═════ SOURCE EXCERPT ═════

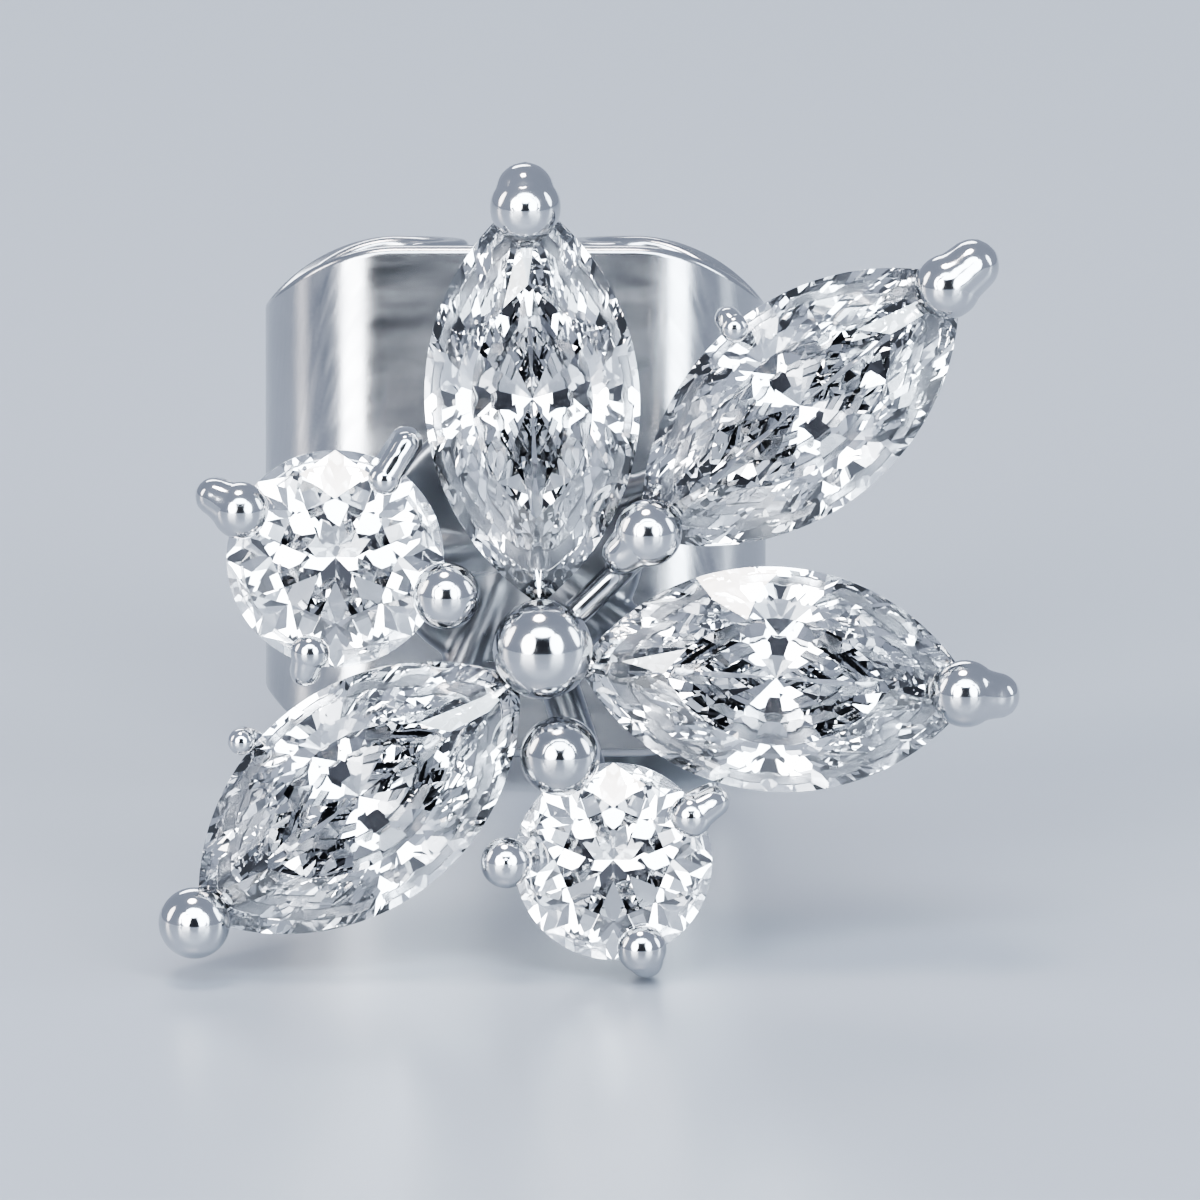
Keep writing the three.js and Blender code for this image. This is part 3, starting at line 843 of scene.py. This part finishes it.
def cutStone(name):
    # a rod with the stone's outline, cut by one facet after another
    stone = stones[name]
    facets, top, bottom = stoneFacets(stone, facetPlans[name.split("_")[0]])
    ring = [outlineAt(stone, outlineSteps * i / girdleSides)[0] for i in range(girdleSides)]
    shape = bmesh.new()
    low = [shape.verts.new((*p, bottom - blankSpare)) for p in ring]
    high = [shape.verts.new((*p, top)) for p in ring]
    clockwise = (ring[1] - ring[0]).cross(ring[2] - ring[1]) < 0
    for i in range(girdleSides):
        j = (i + 1) % girdleSides
        shape.faces.new((low[i], low[j], high[j], high[i]))
    shape.faces.new(list(reversed(low)))
    shape.faces.new(high)
    if clockwise:
        bmesh.ops.reverse_faces(shape, faces=shape.faces[:])
    for point, normal in facets:
        parts = shape.verts[:] + shape.edges[:] + shape.faces[:]
        result = bmesh.ops.bisect_plane(
            shape, geom=parts, dist=sameSpot, plane_co=point, plane_no=normal, clear_outer=True)
        edges = [e for e in result["geom_cut"] if isinstance(e, bmesh.types.BMEdge) and e.is_boundary]
        if len(edges) > 2:
            bmesh.ops.contextual_create(shape, geom=edges)
    bmesh.ops.recalc_face_normals(shape, faces=shape.faces[:])
    turn = Matrix.Rotation(math.radians(stone["turn"]), 4, "Z")
    place = Matrix.Translation((stone["x"], stone["y"], 0)) @ turn
    bmesh.ops.transform(shape, matrix=place, verts=shape.verts[:])
    mesh = bpy.data.meshes.new(name + "_cut")
    shape.to_mesh(mesh)
    openEdges = sum(e.is_boundary for e in shape.edges)
    shape.free()
    print(name, "cut:", len(mesh.polygons), "facets,", openEdges, "open edges")
    finished(newObject(name + "_cut", mesh), crystal, "clear_stone", name)


for name in stones:
    cutStone(name)
print("stones finished")

# lamps stand at reach from the earring; lengths here and in shot are in metres
studio = {
    "floorSize": 3.0, "floorColour": (0.38, 0.405, 0.45), "floorGloss": 0.3, "reach": 0.5,
    # the room is darker in front: it turns from room to front as a direction nears frontWay
    "room": (0.38, 0.42, 0.51), "front": (0.06, 0.065, 0.08),
    "frontWay": (0, -0.99, 0.14), "frontFrom": (0.77, 0.95),
    "cool": (0.84, 0.93, 1.0), "warm": (1.0, 0.93, 0.88), "plain": (0.96, 0.98, 1.0),
    # azimuth from the front towards the right, elevation, width, height, power in watts and tint
    "lamps": {
        "keyLeft": (-30, 18, 0.25, 0.38, 2.1, "plain"),
        "keyRight": (30, 18, 0.23, 0.38, 1.6, "cool"),
        "frontTop": (0, 44, 0.42, 0.18, 1.4, "cool"),
        "sideLeft": (-86, 22, 0.15, 0.32, 0.54, "warm"),
        "sideRight": (84, 22, 0.15, 0.32, 0.54, "cool"),
        "top": (-30, 78, 0.17, 0.17, 0.9, "warm"),
        "back": (190, 40, 0.3, 0.16, 0.52, "plain"),
    },
}


def makeFloor():
    half = studio["floorSize"] / 2
    corners = [(-half, -half, 0), (half, -half, 0), (half, half, 0), (-half, half, 0)]
    floor = newObject("floor", newMesh("floor", corners, [(0, 1, 2, 3)]))
    material, tree = newMaterial("pale_floor")
    paint = addNode(tree, "ShaderNodeBsdfPrincipled", {
        "Base Color": (*studio["floorColour"], 1), "Roughness": studio["floorGloss"]})
    addNode(tree, "ShaderNodeOutputMaterial", {"Surface": paint.outputs["BSDF"]})
    floor.data.materials.append(material)


def around(azimuth, elevation, distance, target):
    # a place seen from the target: azimuth 0 is in front of the face and 90 on its right
    turn, rise = math.radians(azimuth), math.radians(elevation)
    way = Vector((math.sin(turn) * math.cos(rise), -math.cos(turn) * math.cos(rise), math.sin(rise)))
    return target + way * distance


def aimed(thing, place, target):
    thing.location = place
    thing.rotation_euler = (target - place).to_track_quat("-Z", "Y").to_euler()
    return thing


lowCorner, highCorner = (Vector(c) for c in cadBox)
target = (lowCorner + highCorner) / 2


def makeLights():
    for name, (azimuth, elevation, wide, tall, power, tint) in studio["lamps"].items():
        lamp = bpy.data.lights.new(name, "AREA")
        lamp.shape = "ELLIPSE"
        lamp.size = wide
        lamp.size_y = tall
        lamp.energy = power
        lamp.color = studio[tint]
        aimed(newObject(name, lamp), around(azimuth, elevation, studio["reach"], target), target)


def makeRoom():
    world = bpy.data.worlds.new("studio")
    world.use_nodes = True
    tree = world.node_tree
    way = addNode(tree, "ShaderNodeTexCoord").outputs["Generated"]
    facing = addNode(tree, "ShaderNodeVectorMath", {
        0: way, 1: studio["frontWay"]}, operation="DOT_PRODUCT")
    wide, close = studio["frontFrom"]
    colour = ramp(tree, facing.outputs["Value"], [(wide, studio["room"]), (close, studio["front"])])
    tree.links.new(colour, tree.nodes["Background"].inputs["Color"])
    bpy.context.scene.world = world


# lens and sensor are in millimetres, as Blender's camera has them
shot = {
    "elevation": 12.7, "distance": 0.195, "lens": 600, "sensor": 36, "aim": (0.0001, -0.0053, 0.0037),
    "clip": (0.01, 10), "bounces": 40, "glossBounces": 8, "look": "AgX - High Contrast",
}


def setLight():
    # light turns many times inside a cut stone before it comes out again
    cycles = bpy.context.scene.cycles
    cycles.max_bounces = shot["bounces"]
    cycles.transmission_bounces = shot["bounces"]
    cycles.glossy_bounces = shot["glossBounces"]
    bpy.context.scene.view_settings.look = shot["look"]


def makeCamera():
    data = bpy.data.cameras.new("camera")
    data.lens = shot["lens"]
    data.sensor_width = shot["sensor"]
    data.clip_start, data.clip_end = shot["clip"]
    camera = newObject("camera", data)
    aim = Vector(shot["aim"])
    aimed(camera, around(0, shot["elevation"], shot["distance"], aim), aim)
    bpy.context.scene.camera = camera


makeFloor()
makeLights()
makeRoom()
makeCamera()
setLight()
print("floor, lights and camera set")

═════

**WHAT YOU ARE ASKED TO DO**
Print the whole listing exactly as it is.

**SOLUTION TO THIS EXERCISE**
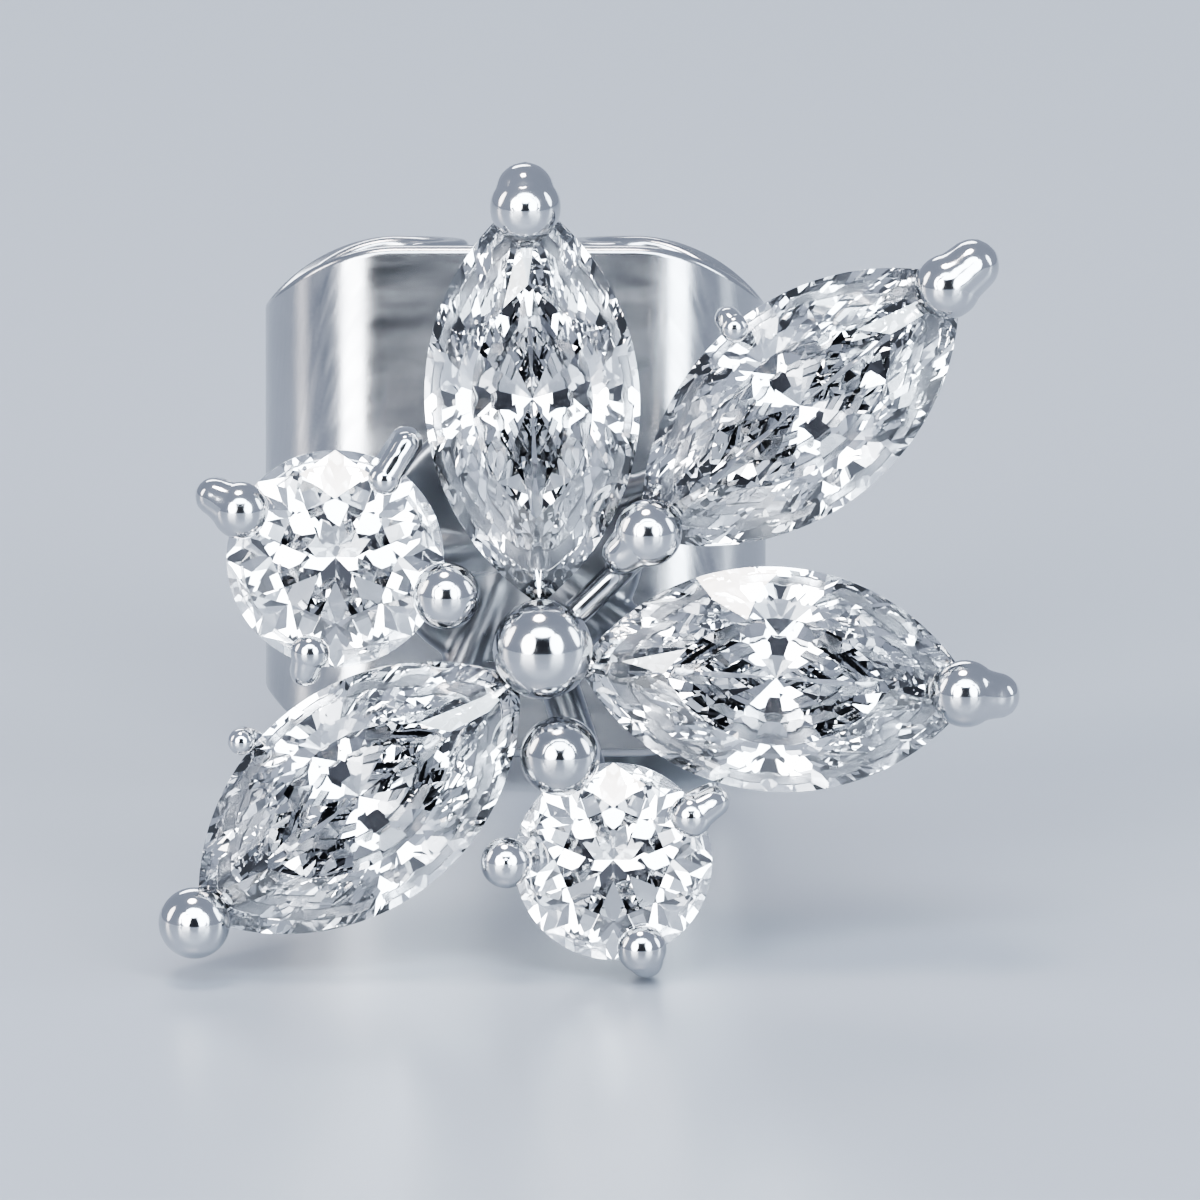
Keep writing the three.js and Blender code for this image. This is part 3, starting at line 843 of scene.py. This part finishes it.
def cutStone(name):
    # a rod with the stone's outline, cut by one facet after another
    stone = stones[name]
    facets, top, bottom = stoneFacets(stone, facetPlans[name.split("_")[0]])
    ring = [outlineAt(stone, outlineSteps * i / girdleSides)[0] for i in range(girdleSides)]
    shape = bmesh.new()
    low = [shape.verts.new((*p, bottom - blankSpare)) for p in ring]
    high = [shape.verts.new((*p, top)) for p in ring]
    clockwise = (ring[1] - ring[0]).cross(ring[2] - ring[1]) < 0
    for i in range(girdleSides):
        j = (i + 1) % girdleSides
        shape.faces.new((low[i], low[j], high[j], high[i]))
    shape.faces.new(list(reversed(low)))
    shape.faces.new(high)
    if clockwise:
        bmesh.ops.reverse_faces(shape, faces=shape.faces[:])
    for point, normal in facets:
        parts = shape.verts[:] + shape.edges[:] + shape.faces[:]
        result = bmesh.ops.bisect_plane(
            shape, geom=parts, dist=sameSpot, plane_co=point, plane_no=normal, clear_outer=True)
        edges = [e for e in result["geom_cut"] if isinstance(e, bmesh.types.BMEdge) and e.is_boundary]
        if len(edges) > 2:
            bmesh.ops.contextual_create(shape, geom=edges)
    bmesh.ops.recalc_face_normals(shape, faces=shape.faces[:])
    turn = Matrix.Rotation(math.radians(stone["turn"]), 4, "Z")
    place = Matrix.Translation((stone["x"], stone["y"], 0)) @ turn
    bmesh.ops.transform(shape, matrix=place, verts=shape.verts[:])
    mesh = bpy.data.meshes.new(name + "_cut")
    shape.to_mesh(mesh)
    openEdges = sum(e.is_boundary for e in shape.edges)
    shape.free()
    print(name, "cut:", len(mesh.polygons), "facets,", openEdges, "open edges")
    finished(newObject(name + "_cut", mesh), crystal, "clear_stone", name)


for name in stones:
    cutStone(name)
print("stones finished")

# lamps stand at reach from the earring; lengths here and in shot are in metres
studio = {
    "floorSize": 3.0, "floorColour": (0.38, 0.405, 0.45), "floorGloss": 0.3, "reach": 0.5,
    # the room is darker in front: it turns from room to front as a direction nears frontWay
    "room": (0.38, 0.42, 0.51), "front": (0.06, 0.065, 0.08),
    "frontWay": (0, -0.99, 0.14), "frontFrom": (0.77, 0.95),
    "cool": (0.84, 0.93, 1.0), "warm": (1.0, 0.93, 0.88), "plain": (0.96, 0.98, 1.0),
    # azimuth from the front towards the right, elevation, width, height, power in watts and tint
    "lamps": {
        "keyLeft": (-30, 18, 0.25, 0.38, 2.1, "plain"),
        "keyRight": (30, 18, 0.23, 0.38, 1.6, "cool"),
        "frontTop": (0, 44, 0.42, 0.18, 1.4, "cool"),
        "sideLeft": (-86, 22, 0.15, 0.32, 0.54, "warm"),
        "sideRight": (84, 22, 0.15, 0.32, 0.54, "cool"),
        "top": (-30, 78, 0.17, 0.17, 0.9, "warm"),
        "back": (190, 40, 0.3, 0.16, 0.52, "plain"),
    },
}


def makeFloor():
    half = studio["floorSize"] / 2
    corners = [(-half, -half, 0), (half, -half, 0), (half, half, 0), (-half, half, 0)]
    floor = newObject("floor", newMesh("floor", corners, [(0, 1, 2, 3)]))
    material, tree = newMaterial("pale_floor")
    paint = addNode(tree, "ShaderNodeBsdfPrincipled", {
        "Base Color": (*studio["floorColour"], 1), "Roughness": studio["floorGloss"]})
    addNode(tree, "ShaderNodeOutputMaterial", {"Surface": paint.outputs["BSDF"]})
    floor.data.materials.append(material)


def around(azimuth, elevation, distance, target):
    # a place seen from the target: azimuth 0 is in front of the face and 90 on its right
    turn, rise = math.radians(azimuth), math.radians(elevation)
    way = Vector((math.sin(turn) * math.cos(rise), -math.cos(turn) * math.cos(rise), math.sin(rise)))
    return target + way * distance


def aimed(thing, place, target):
    thing.location = place
    thing.rotation_euler = (target - place).to_track_quat("-Z", "Y").to_euler()
    return thing


lowCorner, highCorner = (Vector(c) for c in cadBox)
target = (lowCorner + highCorner) / 2


def makeLights():
    for name, (azimuth, elevation, wide, tall, power, tint) in studio["lamps"].items():
        lamp = bpy.data.lights.new(name, "AREA")
        lamp.shape = "ELLIPSE"
        lamp.size = wide
        lamp.size_y = tall
        lamp.energy = power
        lamp.color = studio[tint]
        aimed(newObject(name, lamp), around(azimuth, elevation, studio["reach"], target), target)


def makeRoom():
    world = bpy.data.worlds.new("studio")
    world.use_nodes = True
    tree = world.node_tree
    way = addNode(tree, "ShaderNodeTexCoord").outputs["Generated"]
    facing = addNode(tree, "ShaderNodeVectorMath", {
        0: way, 1: studio["frontWay"]}, operation="DOT_PRODUCT")
    wide, close = studio["frontFrom"]
    colour = ramp(tree, facing.outputs["Value"], [(wide, studio["room"]), (close, studio["front"])])
    tree.links.new(colour, tree.nodes["Background"].inputs["Color"])
    bpy.context.scene.world = world


# lens and sensor are in millimetres, as Blender's camera has them
shot = {
    "elevation": 12.7, "distance": 0.195, "lens": 600, "sensor": 36, "aim": (0.0001, -0.0053, 0.0037),
    "clip": (0.01, 10), "bounces": 40, "glossBounces": 8, "look": "AgX - High Contrast",
}


def setLight():
    # light turns many times inside a cut stone before it comes out again
    cycles = bpy.context.scene.cycles
    cycles.max_bounces = shot["bounces"]
    cycles.transmission_bounces = shot["bounces"]
    cycles.glossy_bounces = shot["glossBounces"]
    bpy.context.scene.view_settings.look = shot["look"]


def makeCamera():
    data = bpy.data.cameras.new("camera")
    data.lens = shot["lens"]
    data.sensor_width = shot["sensor"]
    data.clip_start, data.clip_end = shot["clip"]
    camera = newObject("camera", data)
    aim = Vector(shot["aim"])
    aimed(camera, around(0, shot["elevation"], shot["distance"], aim), aim)
    bpy.context.scene.camera = camera


makeFloor()
makeLights()
makeRoom()
makeCamera()
setLight()
print("floor, lights and camera set")